Every customer service rep should be trained and empowered to go beyond the boundaries of their role in order to satisfy every customer. Decisions from the top should filter down to every employee by demonstrating that your company puts customers first.
8. Continuous improvement
When delivering customer service it’s easy to get caught up in the day-to-day and forget to look at the bigger picture. The best customer service is always a little better than it was yesterday, and means your business is always looking for ways it can improve.
The only way you can enhance your customer service is through continuously collecting feedback from both happy and unhappy customers. Customers will be more delighted with your company when you ask what they think, and you might even get a chance to save dissatisfied customers.
Tools like Keeping give you the ability to collect data on how your service reps are responding to customers through analytics and reporting. Teams perform better when they have access to customer service metrics through their help desk which helps foster a customer service culture of continuous improvement.
Wrapping up
Companies who live by their team’s customer service values are well-placed to experience growth as they can positively impact customer loyalty and satisfaction. When you intentionally create and implement your values, customer service teams are more successful and deliver a better standard of service.

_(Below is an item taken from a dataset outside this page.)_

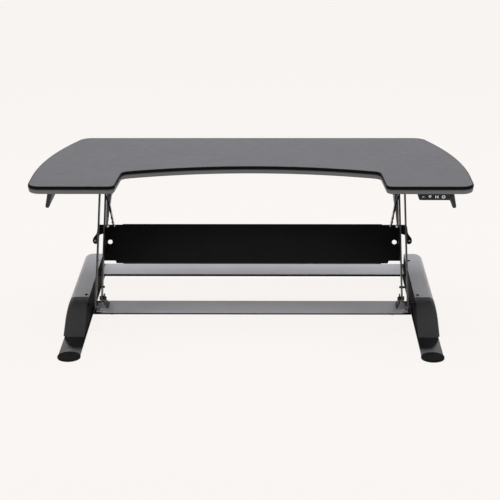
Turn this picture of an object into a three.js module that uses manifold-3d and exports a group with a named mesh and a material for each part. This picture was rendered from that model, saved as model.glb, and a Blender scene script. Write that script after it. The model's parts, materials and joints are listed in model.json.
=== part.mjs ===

If you operate with consistent core values, you make a better impression on customers and increase the chance that you will be able to solve their problems. Customers are drawn to companies that demonstrate similar values to their own and feel more loyalty towards brands that stand for something.
If you don’t have customer service values already, start thinking about how your business would like to represent itself to customers. Make sure your whole support team is involved in thinking about how you should treat your customers.